Publié le Mercredi 16 septembre 2020 à 17h03.

Mano de Obra, de David Zonana

Film mexicain, 1 h 23 min,  sorti le 19 août 2020.

Le film commence par la chute mortelle d’un ouvrier, employé avec d’autres à la construction d’une maison luxueuse. Il laisse un frère, Francisco, qui travaille aussi sur le chantier, et une compagne enceinte. Le patron refuse toute indemnité, avec le soutien de l’inspection du travail dont le rapport mensonger prétend que l’ouvrier était ivre. Quant au représentant syndical, il joue plutôt le rôle d’un contremaître. La première partie du film décrit ainsi sans concession la situation des ouvriers du bâtiment à Mexico : la dureté du travail, les moments de détente, la solidarité.

Une première œuvre sombre

Face à la mauvaise foi patronale, Francisco entreprend de se venger. Il s’établit d’abord clandestinement dans la maison en passe d’être achevée puis, le propriétaire étant mort brusquement, il décide de l’occuper (ce qui est possible selon la loi mexicaine si aucun héritier ne la réclame). Il invite ses anciens compagnons de chantier à le rejoindre et à vivre dans la vaste bâtisse. Au début tout se passe bien dans cet îlot autogestionnaire. Et puis, des conflits apparaissent tandis que germe le virus de la trahison. Francisco lui-même va changer à un moment et pour des raisons qui demeurent en partie dans l’ombre.

Le film dégage une profonde amertume : si les patrons sont impitoyables, les ouvriers sont incapables de solidarité durable, ce qui handicape tout projet d’émancipation collective.
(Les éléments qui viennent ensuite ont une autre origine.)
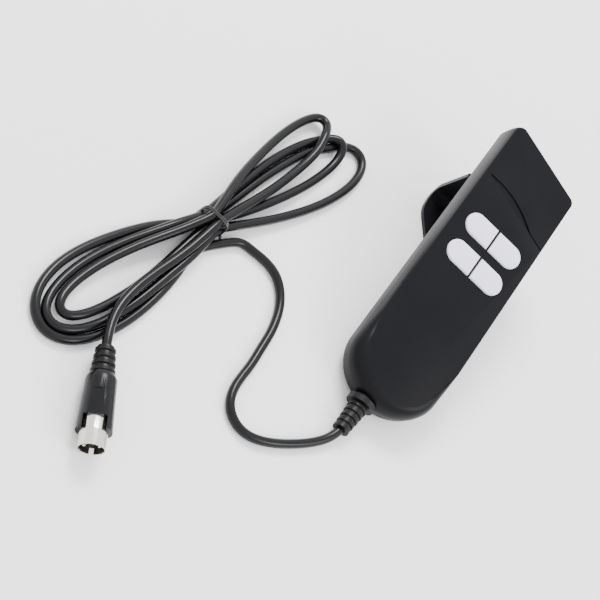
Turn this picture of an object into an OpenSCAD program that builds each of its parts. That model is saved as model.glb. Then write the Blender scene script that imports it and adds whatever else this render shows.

David Zonana a réalisé avec talent et avec des comédiens non professionnels (à l’exception de celui qui joue le rôle de Francisco) une première œuvre sombre. Au-delà du pessimisme de l’auteur, le film incite à la réflexion sur les moyens de faire en sorte que ceux qui ne sont dans le capitalisme qu’une « main-d’œuvre » puissent se constituer en collectif capable de changer le monde.